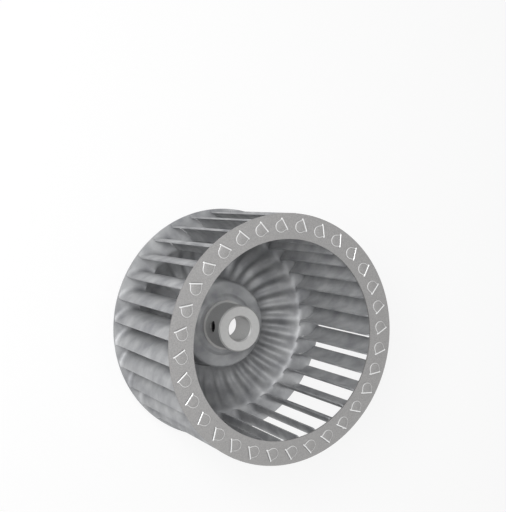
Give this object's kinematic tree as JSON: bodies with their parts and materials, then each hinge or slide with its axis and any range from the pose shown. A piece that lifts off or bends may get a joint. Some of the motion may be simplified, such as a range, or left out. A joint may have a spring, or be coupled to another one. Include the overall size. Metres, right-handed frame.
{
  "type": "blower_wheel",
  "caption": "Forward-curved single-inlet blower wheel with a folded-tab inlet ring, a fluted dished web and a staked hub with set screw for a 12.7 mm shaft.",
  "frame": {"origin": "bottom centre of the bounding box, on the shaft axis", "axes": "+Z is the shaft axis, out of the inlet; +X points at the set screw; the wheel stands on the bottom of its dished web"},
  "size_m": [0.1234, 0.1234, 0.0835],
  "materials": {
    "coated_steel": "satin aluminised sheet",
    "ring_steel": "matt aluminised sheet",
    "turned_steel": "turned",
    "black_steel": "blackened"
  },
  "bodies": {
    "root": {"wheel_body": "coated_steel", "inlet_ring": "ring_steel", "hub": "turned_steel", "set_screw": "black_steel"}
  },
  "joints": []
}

══════════

▸ **Work to be completed**
All of the data must be returned exactly.

▸ **Correct response**
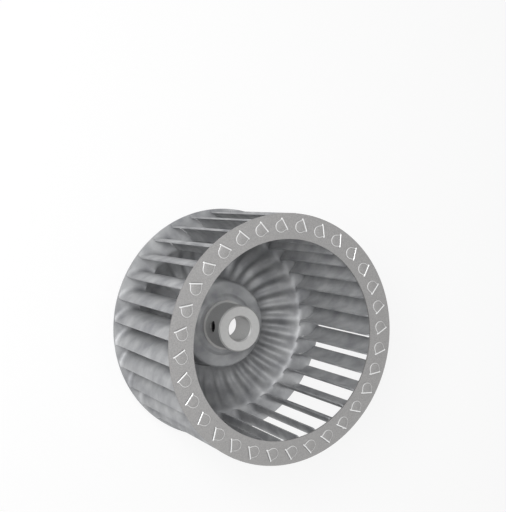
Give this object's kinematic tree as JSON: bodies with their parts and materials, then each hinge or slide with its axis and any range from the pose shown. A piece that lifts off or bends may get a joint. Some of the motion may be simplified, such as a range, or left out. A joint may have a spring, or be coupled to another one. Include the overall size. Metres, right-handed frame.
{
  "type": "blower_wheel",
  "caption": "Forward-curved single-inlet blower wheel with a folded-tab inlet ring, a fluted dished web and a staked hub with set screw for a 12.7 mm shaft.",
  "frame": {"origin": "bottom centre of the bounding box, on the shaft axis", "axes": "+Z is the shaft axis, out of the inlet; +X points at the set screw; the wheel stands on the bottom of its dished web"},
  "size_m": [0.1234, 0.1234, 0.0835],
  "materials": {
    "coated_steel": "satin aluminised sheet",
    "ring_steel": "matt aluminised sheet",
    "turned_steel": "turned",
    "black_steel": "blackened"
  },
  "bodies": {
    "root": {"wheel_body": "coated_steel", "inlet_ring": "ring_steel", "hub": "turned_steel", "set_screw": "black_steel"}
  },
  "joints": []
}